*To do*: Your task is to return, exactly, the run of lines starting at the line holding "translate([0, dome_z]) square([cap_d, cap_d]);" and ending at the line holding "zip(*points))), Vector(map(max, zip(*points)))", both ends included and no other lines.

*Supplied material*:
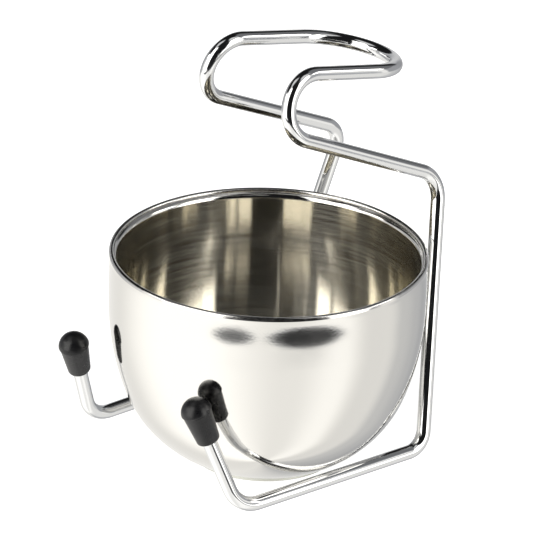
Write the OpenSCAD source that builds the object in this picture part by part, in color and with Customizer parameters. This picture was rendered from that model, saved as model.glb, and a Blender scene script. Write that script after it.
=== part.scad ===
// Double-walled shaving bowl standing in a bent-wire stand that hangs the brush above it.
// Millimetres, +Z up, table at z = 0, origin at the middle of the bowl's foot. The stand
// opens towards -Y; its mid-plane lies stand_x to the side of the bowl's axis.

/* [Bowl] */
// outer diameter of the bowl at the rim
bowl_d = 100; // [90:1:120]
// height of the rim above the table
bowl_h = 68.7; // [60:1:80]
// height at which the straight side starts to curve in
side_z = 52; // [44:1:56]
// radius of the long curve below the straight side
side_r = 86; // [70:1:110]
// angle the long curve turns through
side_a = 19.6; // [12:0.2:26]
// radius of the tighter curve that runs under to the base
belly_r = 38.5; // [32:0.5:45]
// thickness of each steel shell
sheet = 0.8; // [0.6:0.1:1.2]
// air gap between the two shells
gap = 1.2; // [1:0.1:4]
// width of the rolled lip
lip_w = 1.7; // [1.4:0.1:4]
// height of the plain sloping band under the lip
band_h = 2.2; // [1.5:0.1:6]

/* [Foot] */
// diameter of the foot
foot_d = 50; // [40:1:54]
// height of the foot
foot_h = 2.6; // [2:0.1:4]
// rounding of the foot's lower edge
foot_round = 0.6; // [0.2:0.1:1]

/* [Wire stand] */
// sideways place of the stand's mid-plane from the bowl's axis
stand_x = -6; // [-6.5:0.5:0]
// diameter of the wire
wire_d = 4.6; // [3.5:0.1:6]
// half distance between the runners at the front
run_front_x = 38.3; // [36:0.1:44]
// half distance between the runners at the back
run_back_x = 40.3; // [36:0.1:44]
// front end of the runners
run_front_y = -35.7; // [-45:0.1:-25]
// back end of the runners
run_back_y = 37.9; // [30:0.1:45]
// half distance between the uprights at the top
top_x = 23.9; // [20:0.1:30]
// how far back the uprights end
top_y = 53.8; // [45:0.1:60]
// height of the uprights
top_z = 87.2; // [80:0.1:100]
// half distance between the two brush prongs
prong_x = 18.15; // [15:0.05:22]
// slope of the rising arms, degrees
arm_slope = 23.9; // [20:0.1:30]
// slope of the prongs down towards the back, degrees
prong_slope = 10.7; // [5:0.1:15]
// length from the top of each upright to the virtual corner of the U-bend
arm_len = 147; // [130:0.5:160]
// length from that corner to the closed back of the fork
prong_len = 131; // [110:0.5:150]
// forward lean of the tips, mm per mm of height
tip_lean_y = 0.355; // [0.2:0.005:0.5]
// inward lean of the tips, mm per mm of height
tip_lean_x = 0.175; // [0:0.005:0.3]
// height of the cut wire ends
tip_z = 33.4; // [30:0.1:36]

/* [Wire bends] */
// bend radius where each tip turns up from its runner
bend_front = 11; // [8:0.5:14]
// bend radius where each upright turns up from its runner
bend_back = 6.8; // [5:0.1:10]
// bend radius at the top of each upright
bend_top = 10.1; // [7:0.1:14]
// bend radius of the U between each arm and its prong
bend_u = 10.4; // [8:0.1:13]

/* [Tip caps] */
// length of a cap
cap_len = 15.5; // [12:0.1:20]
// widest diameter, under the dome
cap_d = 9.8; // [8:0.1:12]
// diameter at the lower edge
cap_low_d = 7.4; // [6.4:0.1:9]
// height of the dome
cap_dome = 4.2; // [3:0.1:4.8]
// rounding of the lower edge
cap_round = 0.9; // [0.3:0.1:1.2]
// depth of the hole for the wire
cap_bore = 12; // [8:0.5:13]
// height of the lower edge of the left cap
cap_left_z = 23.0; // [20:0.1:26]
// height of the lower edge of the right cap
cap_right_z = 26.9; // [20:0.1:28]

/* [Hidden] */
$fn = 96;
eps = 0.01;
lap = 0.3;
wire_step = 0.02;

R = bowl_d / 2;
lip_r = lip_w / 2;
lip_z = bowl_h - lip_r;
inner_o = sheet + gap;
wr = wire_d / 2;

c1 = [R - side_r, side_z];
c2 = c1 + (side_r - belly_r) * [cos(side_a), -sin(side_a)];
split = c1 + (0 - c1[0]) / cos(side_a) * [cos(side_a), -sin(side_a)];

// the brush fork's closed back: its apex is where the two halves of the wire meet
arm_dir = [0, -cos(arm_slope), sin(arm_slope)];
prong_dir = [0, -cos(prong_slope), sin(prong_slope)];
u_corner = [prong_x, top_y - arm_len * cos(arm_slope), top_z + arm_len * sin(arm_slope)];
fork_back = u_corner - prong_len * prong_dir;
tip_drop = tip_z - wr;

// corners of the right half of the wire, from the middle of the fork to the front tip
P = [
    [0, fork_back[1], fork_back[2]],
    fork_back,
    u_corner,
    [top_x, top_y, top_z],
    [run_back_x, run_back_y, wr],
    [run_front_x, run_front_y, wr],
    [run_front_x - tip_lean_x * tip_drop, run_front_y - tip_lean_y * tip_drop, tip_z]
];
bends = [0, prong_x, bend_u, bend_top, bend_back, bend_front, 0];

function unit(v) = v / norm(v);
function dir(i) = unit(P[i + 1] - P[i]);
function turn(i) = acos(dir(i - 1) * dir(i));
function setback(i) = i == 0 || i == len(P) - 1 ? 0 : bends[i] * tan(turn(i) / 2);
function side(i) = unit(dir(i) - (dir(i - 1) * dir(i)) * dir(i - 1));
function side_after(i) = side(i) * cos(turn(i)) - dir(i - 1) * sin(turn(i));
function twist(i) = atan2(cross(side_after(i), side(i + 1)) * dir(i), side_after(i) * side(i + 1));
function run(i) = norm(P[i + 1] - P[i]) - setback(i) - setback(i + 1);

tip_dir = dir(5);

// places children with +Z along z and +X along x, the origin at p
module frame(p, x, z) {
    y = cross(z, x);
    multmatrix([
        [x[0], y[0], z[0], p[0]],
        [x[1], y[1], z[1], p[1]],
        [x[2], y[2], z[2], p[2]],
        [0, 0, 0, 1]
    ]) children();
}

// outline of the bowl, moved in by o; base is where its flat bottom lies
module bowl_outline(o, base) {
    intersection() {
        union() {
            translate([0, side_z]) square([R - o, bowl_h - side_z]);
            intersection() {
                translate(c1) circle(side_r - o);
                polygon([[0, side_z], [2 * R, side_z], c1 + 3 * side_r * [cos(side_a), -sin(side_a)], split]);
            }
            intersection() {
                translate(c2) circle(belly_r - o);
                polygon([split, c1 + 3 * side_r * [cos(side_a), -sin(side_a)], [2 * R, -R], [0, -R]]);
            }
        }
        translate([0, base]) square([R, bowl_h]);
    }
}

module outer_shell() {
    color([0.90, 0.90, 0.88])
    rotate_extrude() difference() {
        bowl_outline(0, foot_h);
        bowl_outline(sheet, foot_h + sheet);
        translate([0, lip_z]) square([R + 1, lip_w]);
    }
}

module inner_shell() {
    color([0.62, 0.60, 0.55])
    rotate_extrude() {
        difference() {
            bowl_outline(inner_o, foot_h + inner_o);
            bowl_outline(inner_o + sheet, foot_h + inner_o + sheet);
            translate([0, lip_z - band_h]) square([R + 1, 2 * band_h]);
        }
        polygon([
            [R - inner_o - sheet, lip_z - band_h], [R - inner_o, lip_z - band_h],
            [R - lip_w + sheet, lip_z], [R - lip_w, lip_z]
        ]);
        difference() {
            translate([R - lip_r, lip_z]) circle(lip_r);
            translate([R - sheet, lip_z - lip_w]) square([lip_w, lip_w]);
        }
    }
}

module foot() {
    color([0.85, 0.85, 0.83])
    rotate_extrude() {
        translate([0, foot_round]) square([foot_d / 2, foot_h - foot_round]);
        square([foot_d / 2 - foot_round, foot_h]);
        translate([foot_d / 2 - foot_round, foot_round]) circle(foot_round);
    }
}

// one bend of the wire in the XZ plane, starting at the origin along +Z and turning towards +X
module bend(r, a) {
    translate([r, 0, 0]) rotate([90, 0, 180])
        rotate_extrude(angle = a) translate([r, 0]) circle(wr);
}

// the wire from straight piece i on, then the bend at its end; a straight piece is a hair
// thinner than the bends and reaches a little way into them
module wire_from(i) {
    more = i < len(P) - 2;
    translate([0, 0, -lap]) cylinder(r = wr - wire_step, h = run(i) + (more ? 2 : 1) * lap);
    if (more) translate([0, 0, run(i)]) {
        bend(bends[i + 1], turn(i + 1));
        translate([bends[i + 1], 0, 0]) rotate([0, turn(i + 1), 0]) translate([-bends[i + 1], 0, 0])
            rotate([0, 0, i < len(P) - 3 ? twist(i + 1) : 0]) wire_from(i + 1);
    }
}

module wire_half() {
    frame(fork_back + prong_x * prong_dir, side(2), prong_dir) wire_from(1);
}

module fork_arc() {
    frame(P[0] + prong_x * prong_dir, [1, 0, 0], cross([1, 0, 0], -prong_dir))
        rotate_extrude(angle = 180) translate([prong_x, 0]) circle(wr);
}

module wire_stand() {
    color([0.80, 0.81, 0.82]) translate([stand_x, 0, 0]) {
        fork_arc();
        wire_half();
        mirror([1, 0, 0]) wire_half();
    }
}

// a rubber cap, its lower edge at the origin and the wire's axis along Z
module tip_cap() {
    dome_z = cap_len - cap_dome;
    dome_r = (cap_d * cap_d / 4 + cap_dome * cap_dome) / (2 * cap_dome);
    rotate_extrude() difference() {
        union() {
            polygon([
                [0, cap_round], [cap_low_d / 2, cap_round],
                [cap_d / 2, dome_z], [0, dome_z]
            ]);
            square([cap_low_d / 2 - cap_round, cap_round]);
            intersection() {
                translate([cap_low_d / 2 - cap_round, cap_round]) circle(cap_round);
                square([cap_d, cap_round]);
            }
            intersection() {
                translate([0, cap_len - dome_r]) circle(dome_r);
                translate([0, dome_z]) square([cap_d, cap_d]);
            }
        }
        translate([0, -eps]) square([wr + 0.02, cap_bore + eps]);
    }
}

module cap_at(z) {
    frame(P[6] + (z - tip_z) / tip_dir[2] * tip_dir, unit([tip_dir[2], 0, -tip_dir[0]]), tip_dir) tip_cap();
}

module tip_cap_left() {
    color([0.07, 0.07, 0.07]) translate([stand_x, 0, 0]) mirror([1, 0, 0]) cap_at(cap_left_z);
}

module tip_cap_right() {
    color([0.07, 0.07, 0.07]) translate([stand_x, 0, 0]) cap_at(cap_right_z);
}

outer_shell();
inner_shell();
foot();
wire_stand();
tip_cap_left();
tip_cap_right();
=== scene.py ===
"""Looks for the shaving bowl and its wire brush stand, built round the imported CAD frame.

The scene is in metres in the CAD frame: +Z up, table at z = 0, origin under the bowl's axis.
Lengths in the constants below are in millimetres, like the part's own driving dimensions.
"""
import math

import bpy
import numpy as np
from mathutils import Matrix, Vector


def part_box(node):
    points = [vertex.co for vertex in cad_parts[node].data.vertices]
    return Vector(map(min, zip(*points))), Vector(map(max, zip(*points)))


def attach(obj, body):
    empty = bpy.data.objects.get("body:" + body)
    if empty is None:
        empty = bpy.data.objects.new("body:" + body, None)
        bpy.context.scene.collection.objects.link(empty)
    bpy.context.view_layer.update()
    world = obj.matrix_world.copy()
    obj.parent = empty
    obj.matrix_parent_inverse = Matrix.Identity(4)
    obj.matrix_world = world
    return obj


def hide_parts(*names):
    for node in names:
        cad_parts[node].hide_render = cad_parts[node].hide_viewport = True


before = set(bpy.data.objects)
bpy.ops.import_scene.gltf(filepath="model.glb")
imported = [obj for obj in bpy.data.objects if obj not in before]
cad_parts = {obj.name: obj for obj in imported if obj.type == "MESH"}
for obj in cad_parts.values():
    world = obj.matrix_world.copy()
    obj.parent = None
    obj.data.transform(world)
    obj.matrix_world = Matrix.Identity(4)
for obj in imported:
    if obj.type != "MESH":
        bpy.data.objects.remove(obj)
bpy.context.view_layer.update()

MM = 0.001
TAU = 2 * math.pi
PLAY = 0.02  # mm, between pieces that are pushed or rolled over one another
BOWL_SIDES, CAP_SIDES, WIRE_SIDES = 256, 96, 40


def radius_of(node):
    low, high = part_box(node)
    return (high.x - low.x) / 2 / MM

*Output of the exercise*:
                translate([0, dome_z]) square([cap_d, cap_d]);
            }
        }
        translate([0, -eps]) square([wr + 0.02, cap_bore + eps]);
    }
}

module cap_at(z) {
    frame(P[6] + (z - tip_z) / tip_dir[2] * tip_dir, unit([tip_dir[2], 0, -tip_dir[0]]), tip_dir) tip_cap();
}

module tip_cap_left() {
    color([0.07, 0.07, 0.07]) translate([stand_x, 0, 0]) mirror([1, 0, 0]) cap_at(cap_left_z);
}

module tip_cap_right() {
    color([0.07, 0.07, 0.07]) translate([stand_x, 0, 0]) cap_at(cap_right_z);
}

outer_shell();
inner_shell();
foot();
wire_stand();
tip_cap_left();
tip_cap_right();
=== scene.py ===
"""Looks for the shaving bowl and its wire brush stand, built round the imported CAD frame.

The scene is in metres in the CAD frame: +Z up, table at z = 0, origin under the bowl's axis.
Lengths in the constants below are in millimetres, like the part's own driving dimensions.
"""
import math

import bpy
import numpy as np
from mathutils import Matrix, Vector


def part_box(node):
    points = [vertex.co for vertex in cad_parts[node].data.vertices]
    return Vector(map(min, zip(*points))), Vector(map(max, zip(*points)))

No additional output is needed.